Уничижительное отношение к публике как к стаду объяснялось тем, что публика порой вела себя действительно как стадо. Вениамин Семенов-Тян-Шанский, сын знаменитого путешественника (и главный редактор «Полного географического описания» России), в книге «То, что прошло» рассказывает о судоходстве на реке Оредеж: «Пароходы коротенькие, высокие — в два этажа. Раз в “пьяный” праздник такой пароход перевернулся вверх дном вследствие того, что вся публика, не слушая команды, подалась на один борт».
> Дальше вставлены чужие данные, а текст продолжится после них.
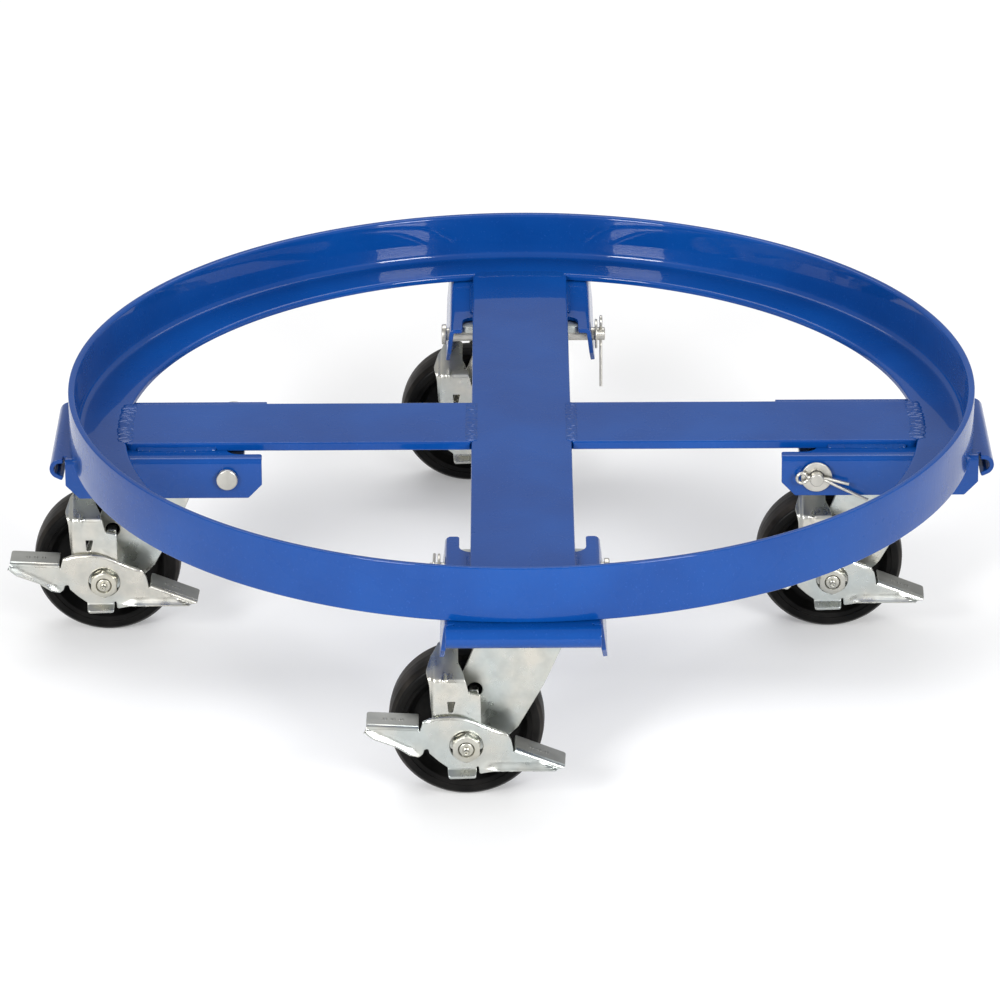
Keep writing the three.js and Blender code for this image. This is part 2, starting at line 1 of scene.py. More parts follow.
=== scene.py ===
# %% [markdown]
# # A drum dolly
#
# A drum dolly is a low steel ring on four casters. A drum stands on the flat cross inside
# the ring, and a person rolls it about. This lesson starts from a measured model whose
# pieces have the right size and the right joints, and makes every piece look like what it
# is: rolled angle steel under glossy enamel, pressed parts plated with zinc, turned pins,
# bent wire and moulded wheels.

# %% Load the measured model
import math

import bmesh
import bpy
from mathutils import Matrix, Vector, noise
from mathutils.geometry import tessellate_polygon


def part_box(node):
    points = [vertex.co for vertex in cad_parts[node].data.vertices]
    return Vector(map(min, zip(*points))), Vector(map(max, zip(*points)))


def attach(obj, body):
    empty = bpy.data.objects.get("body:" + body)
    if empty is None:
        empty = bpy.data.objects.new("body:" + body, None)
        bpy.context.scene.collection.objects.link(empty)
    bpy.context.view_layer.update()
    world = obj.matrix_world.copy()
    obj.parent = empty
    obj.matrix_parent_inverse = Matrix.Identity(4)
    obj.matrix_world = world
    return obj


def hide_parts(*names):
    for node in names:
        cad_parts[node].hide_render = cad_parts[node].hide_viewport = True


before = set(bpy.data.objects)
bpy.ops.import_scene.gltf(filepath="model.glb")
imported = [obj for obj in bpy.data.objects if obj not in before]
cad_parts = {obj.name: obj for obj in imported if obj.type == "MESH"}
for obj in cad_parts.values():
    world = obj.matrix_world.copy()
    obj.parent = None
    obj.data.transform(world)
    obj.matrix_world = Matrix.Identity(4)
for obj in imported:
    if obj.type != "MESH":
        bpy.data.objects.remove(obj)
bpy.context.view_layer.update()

# %% [markdown]
# ## Sizes
#
# Every size is in millimetres, as a maker would write it, and turns into metres only when
# a mesh is made. What can be measured on the model is measured there, so a piece can't
# drift away from its place.

# %% Sizes read from the model and stock sizes
MM = 0.001


def span(node):
    low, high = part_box(node)
    return low / MM, high / MM


ring_low, ring_high = span("ring")
RING_RADIUS = ring_high.x
RING_TOP = ring_high.z
STEEL = -ring_low.z
ANGLE_LEG = ring_high.z - ring_low.z
FLANGE_RADIUS = RING_RADIUS - ANGLE_LEG
ARM_WIDTH = span("long_arm")[1].x * 2
SHEET = 3.0
bracket_low, bracket_high = span("right_bracket")
BRACKET_INNER = bracket_low.x
BRACKET_TOP = bracket_high.z
BRACKET_DEPTH = bracket_high.z - bracket_low.z
plate_low, plate_high = span("right_caster_plate")
PLATE_TOP = plate_high.z
CASTER_RADIUS = (plate_low.x + plate_high.x) / 2
wheel_low, wheel_high = span("right_wheel")
WHEEL_RADIUS = (wheel_high.z - wheel_low.z) / 2
AXLE_HEIGHT = (wheel_high.z + wheel_low.z) / 2
LEAD = CASTER_RADIUS - (wheel_high.x + wheel_low.x) / 2
pin_low, pin_high = span("right_clevis_pin")
PIN_OUT = (pin_low.x + pin_high.x) / 2
PIN_HEIGHT = (pin_low.z + pin_high.z) / 2
FLOOR = wheel_low.z
print("ring radius", round(RING_RADIUS, 1), "steel", round(STEEL, 2), "lead", round(LEAD, 1))
print("axle height", round(AXLE_HEIGHT, 1), "pin height", round(PIN_HEIGHT, 1))

# %% [markdown]
# ## Writing a finish as arithmetic
#
# A finish is a small network of nodes. Wiring it by hand hides what it means, so one class
# wraps a socket and lets Python's own signs add the Math nodes: `1 - mask * 0.5` adds two
# nodes in one readable line. Every other node comes from the `node` method, which sets the
# node's own choices first and its sockets after.

# %% A socket that Python can calculate with
class Wire:
    def __init__(self, tree, socket=None):
        self.tree = tree
        self.socket = socket

    def node(self, kind, settings=None, values=None, out=0):
        made = self.tree.nodes.new(kind)
        for name, value in (settings or {}).items():
            if name == "stops":
                ramp = made.color_ramp
                while len(ramp.elements) < len(value):
                    ramp.elements.new(0.5)
                for element, (place, shade) in zip(ramp.elements, value):
                    element.position = place
                    element.color = (*shade, 1) if isinstance(shade, tuple) else (shade,) * 3 + (1,)
            else:
                setattr(made, name, value)
        for name, value in (values or {}).items():
            if isinstance(value, Wire):
                self.tree.links.new(value.socket, made.inputs[name])
            else:
                made.inputs[name].default_value = value
        return Wire(self.tree, made.outputs[out])

    def math(self, operation, first, second):
        return self.node("ShaderNodeMath", {"operation": operation}, {0: first, 1: second})

    def __add__(self, other):
        return self.math("ADD", self, other)

    def __radd__(self, other):
        return self.math("ADD", other, self)

    def __sub__(self, other):
        return self.math("SUBTRACT", self, other)

    def __rsub__(self, other):
        return self.math("SUBTRACT", other, self)

    def __mul__(self, other):
        return self.math("MULTIPLY", self, other)

    def __rmul__(self, other):
        return self.math("MULTIPLY", other, self)

    def blend(self, first, second):
        """Mixes two colours, with this socket as the share of the second."""
        return self.node(
            "ShaderNodeMix",
            {"data_type": "RGBA"},
            {0: self, 6: first, 7: second},
            out=2,
        )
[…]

Но простые люди все равно любили пароходы. Любовь к пароходам словно бы заложена в природу человека. Лев Кассиль вспоминал свое детство на Волге: «Мы наизусть знали азбуку пароходных высказываний. Мы читали гудки, как книгу. Вот бархатный, торжественный, высоко забирающий и медленно садящийся подходный гудок парохода общества “Русь”. Где-то выругал зазевавшуюся лодку сиплый буксир, запряженный в тяжелую баржу.Вот два кратких учтивых свистка: это повстречались “Самолет” с “Кавказ и Меркурием”. Мы даже знаем, что “Самолет” идет вверх, а “Меркурий” вниз, ибо “Меркурий”, соблюдая речной этикет, поздоровался первым».

Для русских людей пароходы стали неотъемлемой и доброй основой жизни — подобно родному дому, смене времен года или облакам над рекой.